Beth J. ROUSE, As Administrator of the Estate of John Douglas Rouse, Deceased, Appellee, v. STATE of Iowa, Appellant, Iowa State Conservation Commission and Chariton Valley R C & D, Defendants.
    No. 84-969.
    Supreme Court of Iowa.
    June 19, 1985.
    
      Thomas J. Miller, Atty. Gen., and Charles Lavorato, Asst. Atty. Gen., for appellant.
    William L. Shelton and Richard L. Ambe-lang, Chariton, for appellee.
    Considered by REYNOLDSON, C.J., and McCORMICK, SCHULTZ, CARTER, and WOLLE, JJ.
   McCORMICK, Justice.

Judgment for $37,194.22 was entered against the State in this wrongful death action brought pursuant to the Iowa Tort Claims Act by Beth J. Rouse, administrator of the estate of John Douglas Rouse. In this appeal the State contends the trial court erred in rejecting its defense that the decedent was an employee of the state and thus limited to a workers’ compensation recovery. See Iowa Code § 85.20 (1979). In her cross-appeal the administrator contends the damage award was inadequate. Because we find no basis for reversal in either contention, we affirm the trial court on both appeals.

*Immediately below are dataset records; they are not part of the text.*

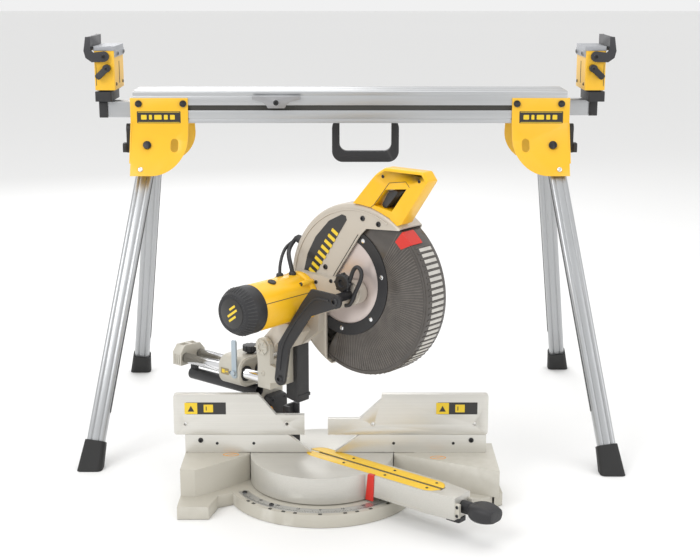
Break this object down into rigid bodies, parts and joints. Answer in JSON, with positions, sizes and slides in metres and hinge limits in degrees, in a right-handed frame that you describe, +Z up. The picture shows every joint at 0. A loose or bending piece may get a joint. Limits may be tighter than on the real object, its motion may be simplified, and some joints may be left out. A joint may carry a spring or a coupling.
{
  "type": "sliding compound mitre saw with folding stand",
  "caption": "Sliding compound mitre saw with turning table, tilting and chopping head, set down in front of its folding extending stand with work supports.",
  "frame": {"origin": "on the floor at the middle of the whole arrangement's footprint", "axes": "+X right along the stand's beam, +Y back from the saw to the stand, +Z up"},
  "size_m": [1.232, 1.236, 0.938],
  "materials": {
    "beam_aluminium": "extruded, satin anodised",
    "bracket_yellow": "powder coat",
    "black_plastic": "fine moulded grain",
    "black_bolt": "black oxide",
    "leg_aluminium": "extruded, satin",
    "foot_rubber": "moulded",
    "tube_aluminium": "extruded, satin",
    "clamp_metal": "die cast",
    "cap_grey": "moulded",
    "stop_grey": "moulded",
    "base_casting": "painted casting, light beige",
    "table_casting": "machined face on a casting",
    "fence_aluminium": "machined casting",
    "kerf_yellow": "moulded",
    "pointer_red": "moulded",
    "carrier_casting": "painted casting, light beige",
    "strap_metal": "painted strip",
    "lever_orange": "moulded",
    "rail_steel": "ground and polished",
    "guard_casting": "painted casting, light beige",
    "smoked_guard": "smoked, ribbed",
    "hub_pale": "pressed plate",
    "motor_yellow": "moulded",
    "blade_steel": "ground",
    "shaft_steel": "turned"
  },
  "bodies": {
    "stand": {"beam": "beam_aluminium", "carry_handle": "black_plastic", "bracket_left": "bracket_yellow", "bracket_right": "bracket_yellow", "bracket_bolts": "black_bolt"},
    "leg_front_left": {"leg_front_left": "leg_aluminium", "foot_front_left": "foot_rubber"},
    "leg_rear_left": {"leg_rear_left": "leg_aluminium", "foot_rear_left": "foot_rubber"},
    "leg_front_right": {"leg_front_right": "leg_aluminium", "foot_front_right": "foot_rubber"},
    "leg_rear_right": {"leg_rear_right": "leg_aluminium", "foot_rear_right": "foot_rubber"},
    "extension_left": {"extension_tube_left": "tube_aluminium", "support_base_left": "black_plastic"},
    "riser_left": {"support_riser_left": "bracket_yellow", "support_top_left": "cap_grey"},
    "flip_stop_left": {"flip_stop_left": "stop_grey"},
    "cam_lever_left": {"cam_lever_left": "black_plastic"},
    "leg_lever_left": {"leg_lever_left": "black_plastic"},
    "extension_right": {"extension_tube_right": "tube_aluminium", "support_base_right": "black_plastic"},
    "riser_right": {"support_riser_right": "bracket_yellow", "support_top_right": "cap_grey"},
    "flip_stop_right": {"flip_stop_right": "stop_grey"},
    "cam_lever_right": {"cam_lever_right": "black_plastic"},
    "leg_lever_right": {"leg_lever_right": "black_plastic"},
    "extension_lock_front": {"extension_lock_front": "clamp_metal"},
    "extension_lock_rear": {"extension_lock_rear": "clamp_metal"},
    "saw": {"saw_base": "base_casting", "fence_base_left": "fence_aluminium", "fence_base_right": "fence_aluminium"},
    "fence_left": {"sliding_fence_left": "fence_aluminium"},
    "fence_right": {"sliding_fence_right": "fence_aluminium"},
    "table": {"turntable": "table_casting", "kerf_plates": "kerf_yellow", "mitre_pointer": "pointer_red", "trunnion": "black_plastic"},
    "mitre_handle": {"mitre_handle": "black_plastic"},
    "mitre_latch": {"mitre_latch": "black_plastic"},
    "bevel_lever": {"bevel_lever": "lever_orange"},
    "tilt": {"bevel_carrier": "carrier_casting", "side_strap": "strap_metal"},
    "rail_lock_knob": {"rail_lock_knob": "black_plastic"},
    "carriage": {"slide_rails": "rail_steel", "rear_bracket": "carrier_casting", "dust_tube": "black_plastic", "yoke": "carrier_casting"},
    "head": {"upper_guard": "guard_casting", "grip_handle": "motor_yellow", "motor_housing": "motor_yellow", "motor_cap": "black_plastic", "guard_link": "black_plastic", "motor_lead": "black_plastic"},
    "trigger": {"trigger": "black_plastic"},
    "blade": {"blade": "blade_steel", "arbor": "shaft_steel"},
    "armature": {"armature": "shaft_steel"},
    "swing_guard": {"lower_guard": "smoked_guard", "hub_plate": "hub_pale"}
  },
  "joints": [
    {"name": "leg_front_left_fold", "type": "hinge", "parent": "stand", "child": "leg_front_left", "pos_m": [-0.473, 0.15254, 0.68344], "axis": [0, 0.8973, -0.4414], "range_deg": [-98, 0]},
    {"name": "leg_rear_left_fold", "type": "hinge", "parent": "stand", "child": "leg_rear_left", "pos_m": [-0.473, 0.23212, 0.68344], "axis": [0, 0.8973, 0.4414], "range_deg": [-98, 0]},
    {"name": "leg_front_right_fold", "type": "hinge", "parent": "stand", "child": "leg_front_right", "pos_m": [0.473, 0.12992, 0.69456], "axis": [0, -0.8973, 0.4414], "range_deg": [-79, 0]},
    {"name": "leg_rear_right_fold", "type": "hinge", "parent": "stand", "child": "leg_rear_right", "pos_m": [0.473, 0.25474, 0.69456], "axis": [0, -0.8973, -0.4414], "range_deg": [-79, 0]},
    {"name": "extension_left_slide", "type": "slide", "parent": "stand", "child": "extension_left", "axis": [-1, 0, 0], "range_m": [0, 0.75]},
    {"name": "riser_left_slide", "type": "slide", "parent": "extension_left", "child": "riser_left", "axis": [0, 0, 1], "range_m": [0, 0.06]},
    {"name": "flip_stop_left_swing", "type": "hinge", "parent": "riser_left", "child": "flip_stop_left", "pos_m": [-0.57, 0.19233, 0.893], "axis": [0, -1, 0], "range_deg": [0, 38]},
    {"name": "cam_lever_left_turn", "type": "hinge", "parent": "riser_left", "child": "cam_lever_left", "pos_m": [-0.564, 0.12783, 0.866], "axis": [0, -1, 0], "range_deg": [0, 80]},
    {"name": "leg_lever_left_swing", "type": "hinge", "parent": "stand", "child": "leg_lever_left", "pos_m": [-0.527, 0.17233, 0.72], "axis": [1, 0, 0], "range_deg": [0, 45]},
    {"name": "extension_right_slide", "type": "slide", "parent": "stand", "child": "extension_right", "axis": [1, 0, 0], "range_m": [0, 0.75]},
    {"name": "riser_right_slide", "type": "slide", "parent": "extension_right", "child": "riser_right", "axis": [0, 0, 1], "range_m": [0, 0.06]},
    {"name": "flip_stop_right_swing", "type": "hinge", "parent": "riser_right", "child": "flip_stop_right", "pos_m": [0.57, 0.19233, 0.893], "axis": [0, 1, 0], "range_deg": [0, 38]},
    {"name": "cam_lever_right_turn", "type": "hinge", "parent": "riser_right", "child": "cam_lever_right", "pos_m": [0.564, 0.12783, 0.866], "axis": [0, 1, 0], "range_deg": [0, 80]},
    {"name": "leg_lever_right_swing", "type": "hinge", "parent": "stand", "child": "leg_lever_right", "pos_m": [0.527, 0.17233, 0.72], "axis": [1, 0, 0], "range_deg": [0, 45]},
    {"name": "extension_lock_front_turn", "type": "hinge", "parent": "stand", "child": "extension_lock_front", "pos_m": [-0.172, 0.12233, 0.788], "axis": [0, -1, 0], "range_deg": [0, 30]},
    {"name": "extension_lock_rear_turn", "type": "hinge", "parent": "stand", "child": "extension_lock_rear", "pos_m": [0.172, 0.26233, 0.788], "axis": [0, 1, 0], "range_deg": [0, 30]},
    {"name": "saw_lift", "type": "slide", "parent": "stand", "child": "saw", "axis": [0, 0, 1], "range_m": [0, 0.82]},
    {"name": "fence_left_slide", "type": "slide", "parent": "saw", "child": "fence_left", "axis": [1, 0, 0], "range_m": [-0.09, 0]},
    {"name": "fence_right_slide", "type": "slide", "parent": "saw", "child": "fence_right", "axis": [1, 0, 0], "range_m": [0, 0.09]},
    {"name": "mitre_turn", "type": "hinge", "parent": "saw", "child": "table", "pos_m": [-0.06, -0.31467, 0.03], "axis": [0, 0, 1], "range_deg": [-100, 10]},
    {"name": "mitre_handle_turn", "type": "hinge", "parent": "table", "child": "mitre_handle", "pos_m": [0.2311, -0.55893, 0.062], "axis": [0.766, -0.6428, 0], "range_deg": [0, 90]},
    {"name": "mitre_latch_press", "type": "slide", "parent": "table", "child": "mitre_latch", "axis": [0, 0, -1], "range_m": [0, 0.006], "stiffness_N_per_m": 400, "springref_m": -0.006},
    {"name": "bevel_lever_turn", "type": "hinge", "parent": "table", "child": "bevel_lever", "pos_m": [-0.16215, -0.24723, 0.112], "axis": [-0.766, 0.6428, 0], "range_deg": [0, 35]},
    {"name": "bevel_tilt", "type": "hinge", "parent": "table", "child": "tilt", "pos_m": [-0.17261, -0.22018, 0.086], "axis": [-0.766, 0.6428, 0], "range_deg": [-6, 48]},
    {"name": "rail_lock_turn", "type": "hinge", "parent": "tilt", "child": "rail_lock_knob", "pos_m": [-0.21441, -0.23732, 0.289], "axis": [0, 0, 1], "range_deg": [0, 270]},
    {"name": "rail_slide", "type": "slide", "parent": "tilt", "child": "carriage", "axis": [-0.766, 0.6428, 0], "range_m": [-0.118, 0.045]},
    {"name": "chop", "type": "hinge", "parent": "carriage", "child": "head", "pos_m": [-0.15881, -0.30486, 0.325], "axis": [-0.6428, -0.766, 0], "range_deg": [-59.5, 0], "stiffness_Nm_per_rad": 40, "springref_deg": 51.57},
    {"name": "trigger_pull", "type": "hinge", "parent": "head", "child": "trigger", "pos_m": [0.09612, -0.4522, 0.673], "axis": [0.6428, 0.766, 0], "range_deg": [0, 8], "stiffness_Nm_per_rad": 0.6, "springref_deg": -11.46},
    {"name": "blade_spin", "type": "hinge", "parent": "head", "child": "blade", "pos_m": [0.0258, -0.38666, 0.46], "axis": [-0.6428, -0.766, 0], "continuous": true},
    {"name": "armature_spin", "type": "hinge", "parent": "head", "child": "armature", "pos_m": [-0.14343, -0.37521, 0.435], "axis": [-0.6428, -0.766, 0], "continuous": true},
    {"name": "guard_swing", "type": "hinge", "parent": "head", "child": "swing_guard", "pos_m": [0.0258, -0.38666, 0.46], "axis": [-0.6428, -0.766, 0], "range_deg": [0, 166]}
  ],
  "couplings": [
    {"joint": "armature_spin", "follows": "blade_spin", "ratio": 3},
    {"joint": "guard_swing", "follows": "chop", "ratio": -2.77}
  ]
}
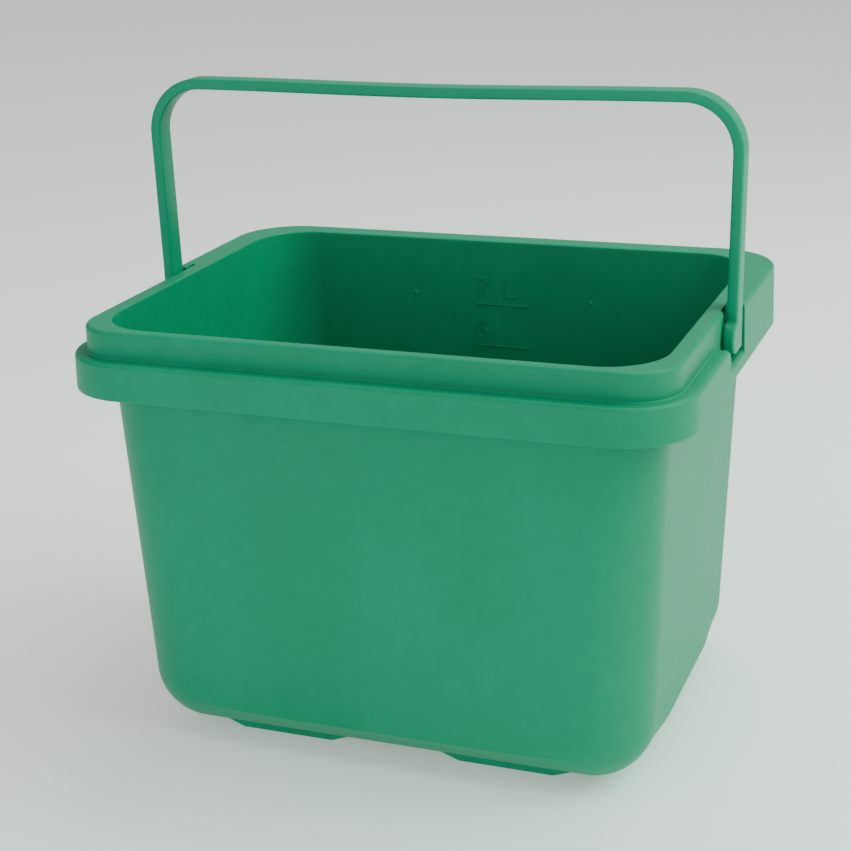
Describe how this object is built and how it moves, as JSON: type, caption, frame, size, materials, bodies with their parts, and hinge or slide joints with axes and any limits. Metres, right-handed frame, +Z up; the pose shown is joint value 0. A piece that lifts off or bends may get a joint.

I. The State’s appeal. In contending that the trial court erred in finding decedent Rouse was not an employee of the state, the State relies on an asserted error of law. The asserted error is the alleged failure of the court to employ correct factors in determining whether an employer-employee relationship existed. The State argues that if the correct factors were considered the court would have been obliged as a matter of law to find Rouse was a state employee.

Because this case was tried to the court at law, the trial court’s findings of fact have the force of a jury’s special verdict. If supported by substantial evidence, the findings will not be disturbed. They are construed broadly and liberally and, in case of ambiguity, are construed to uphold rather than defeat the judgment. We are not bound by trial court determinations of law and are free to decide whether the court’s findings were induced by legal error. Farmers Insurance Group v. Merryweather, 214 N.W.2d 184, 186-87 (Iowa 1974).

Ordinarily the determination of the relationship of employer and employee is a question of fact, although the question of the relationship created by a written contract may be one of law for the court. Hassebroch v. Weaver Construction Co., 246 Iowa 622, 627, 67 N.W.2d 549, 552 (1954). The State relies on a theory of implied contract in this case. Thus we can reverse the trial court only if we find that the court’s decision was induced by legal error or that the evidence was strong enough to compel any reasonable mind to conclude Rouse was a state employee. We will first recite the relevant evidence and then address the legal issues.

Rouse was killed while working as a participant in a program under the federal Comprehensive Employment Training Act (CETA). See 29 U.S.C. §§ 801-822 (1975). The purpose of the federally funded program is to provide job training and skills to unemployed persons. The program is administered by state or local government bodies. The government sponsor enters contracts with entities who need labor performed. Eligible candidates are then referred by the sponsor to the contractor which screens and hires those who fit its needs.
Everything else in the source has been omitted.